Brandt Clarke, defense, Barrie (OHL): Clarke fits the recent mold of explosive offensive defensemen who can change a game around with his ability, skating and shot. Clarke (6-1, 181 pounds) played in Slovakia this season to remain active and build his game.

Luke Hughes, defense, USNTDP: The younger brother of Quinn (Vancouver Canucks) and Jack (New Jersey Devils), Luke has bigger size (6-2, 180 pounds) than his brothers but the same level of skating and puck-moving ability. A foot injury ended his season prematurely.

Simon Edvinsson, defense, Frolunda (Sweden): The mixed reaction in December has turned more to the fact Edvinsson (6-4, 180 pounds) could be a top-three pick in some scouts’ estimations. The mobility is exceptional, but scouts feel there’s a higher ceiling that Edvinsson could reach.

Jesper Wallstedt, goaltender, Lulea (Finland): After a big season playing in juniors (2.23 GAA, .908 SVS), Wallstedt has moved up steadily in the minds of many scouts. It’s always a risk picking a goaltender high in the first round, but the calmness and poise Wallstedt plays with has impressed folks.

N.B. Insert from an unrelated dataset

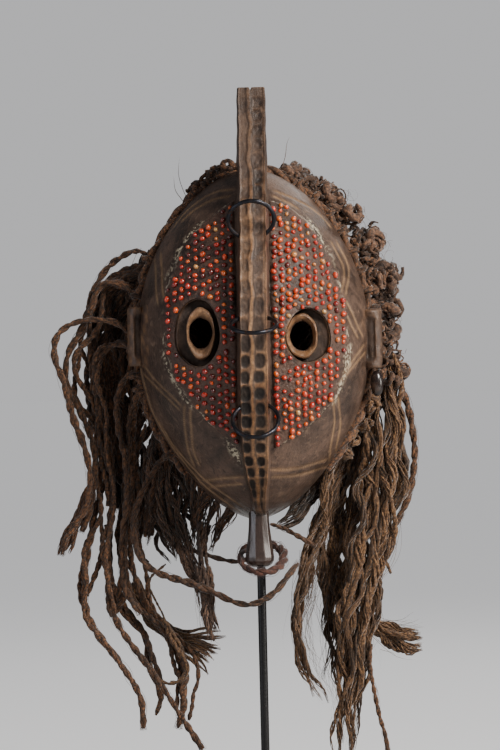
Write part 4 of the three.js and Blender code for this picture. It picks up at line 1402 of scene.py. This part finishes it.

Kent Johnson, center, Michigan: Yet another Wolverine who did nothing to disprove he’s a first-round pick this summer. Johnson had 27 points in 26 games and can produce jaw-dropping goals with his ability. He’s not big (6-1, 165 pounds) but he can break open games.

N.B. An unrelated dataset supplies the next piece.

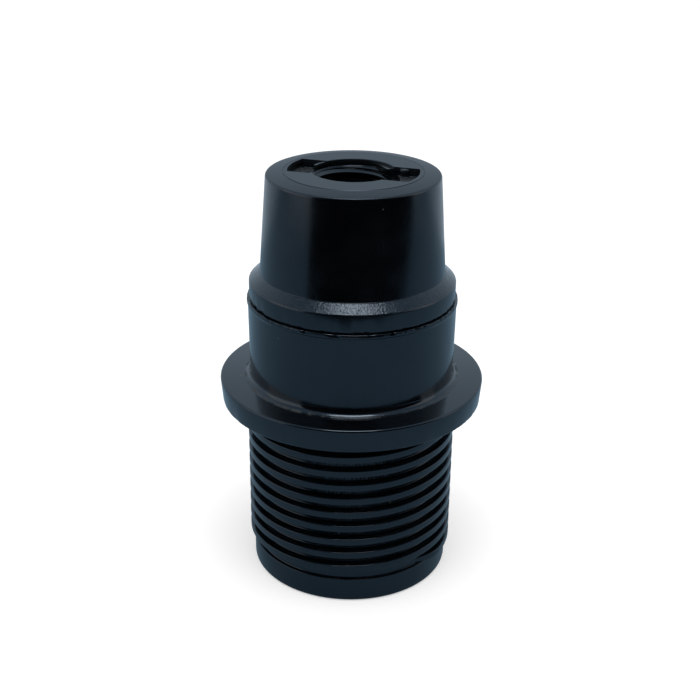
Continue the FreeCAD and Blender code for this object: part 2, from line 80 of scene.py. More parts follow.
# skirt
LEAD_RING_R = 13.2
LEAD_RING_Z = MOUTH_Z + 3.35
SKIRT_BORE_R = 11.2
FLANGE_Z = MOUTH_Z + 24.35
FLANGE_TAPER = 0.28            # how far the flange's lower edge stands in
COLLAR_Z = FLANGE_Z + 3.05     # top of the flange, foot of the collar
COLLAR_FOOT_R = 13.3
COLLAR_FILLET = 0.95
COLLAR_R = 13.42
LIP_R = 13.54
LIP_Z = COLLAR_TOP_Z - 0.62
COLLAR_BORE_R = 12.05
SEAT_RELIEF_R = 13.9
SEAT_RELIEF = 0.25
LEDGE_Z = MOUTH_Z + 28.0       # the insert stands on it
LEDGE_R = 10.0
LEDGE_THICKNESS = 2.4

# cap
RIM_Z = COLLAR_TOP_Z + 0.14
RIM_R = 13.23
SHOULDER_Z = COLLAR_TOP_Z + 2.32
CONE_Z = SHOULDER_Z + 1.15
CONE_R = 11.82
CROWN_EDGE_Z = CROWN_Z - 0.35
CROWN_EDGE_R = 10.92
GROOVE_R = 8.72
GROOVE = 0.1
SPIGOT_R = 11.75
SPIGOT_BORE_R = 10.1
CAVITY_Z = CROWN_Z - 7.4
CAVITY_R = 8.7
ENTRY_R = 4.46
ENTRY_ROOT_R = 4.98
ENTRY_PITCH = 1.0
COUNTERBORE_R = 5.25
COUNTERBORE_Z = CROWN_Z - 0.85
ENTRY_Z = COUNTERBORE_Z - 0.42
SLOT_WIDTH = 6.0
SLOT_END_R = 8.2
SLOT_Z = CROWN_Z - 1.15
SLOT_DEG = -16.0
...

William Eklund, center, Djurgardens (Sweden): Some scouts had reservations about Eklund because of size (5-9, 175 pounds) but he more than held his own going against men in the Swedish Hockey League (23 points in 40 games). He’s considered a fine pick considering his energy level and skating ability.

Carson Lambos, defense, Winnipeg (WHL): An injury that apparently will need surgery — Lambos was playing in Finland this winter — could cause some scouts to pause. But at 6-1 and 200 pounds and with a strong defensive game, Lambos should land somewhere in the middle of the first round.

Chaz Lucius, center, USNTDP: An injury delayed his season, but once Lucius (6-foot, 175 pounds) returned he produced offense (18 points in 12 games). He could move further up because of potential.

Daniil Chayka, defense, Guelph (OHL): He’s an old-school defenseman who isn’t likely to make major headlines with his offensive ability, but Chayka knows to prevent goals on the other end. He has a good frame (6-2, 185 pounds) and could be a good, safe pick for someone later in the first round.

Cole Sillinger, left wing, Medicine Hat (WHL): The son of former Red Wing Mike Sillinger, Cole plays with the same type of tenacity. But unlike his dad, Cole (6-foot, 187 pounds) has a fine offensive game, tallying 46 points in 31 games in Sioux City (USHL).

Aatu Raty, center, Karpat (Finland): A fascinating case. Two years ago, Raty (6-2, 180 pounds) was considered the top prospect in this class. But his stick has been steadily dropping to the point Raty (six points in 35 games) could be a late first-round pick.

Sebastian Cossa, goaltender, Edmonton (WHL): Cossa got to play this season and scouts were impressed with the 6-6, 210-pound giant, who starred in 15 games (1.46 GAA, .945 SVS).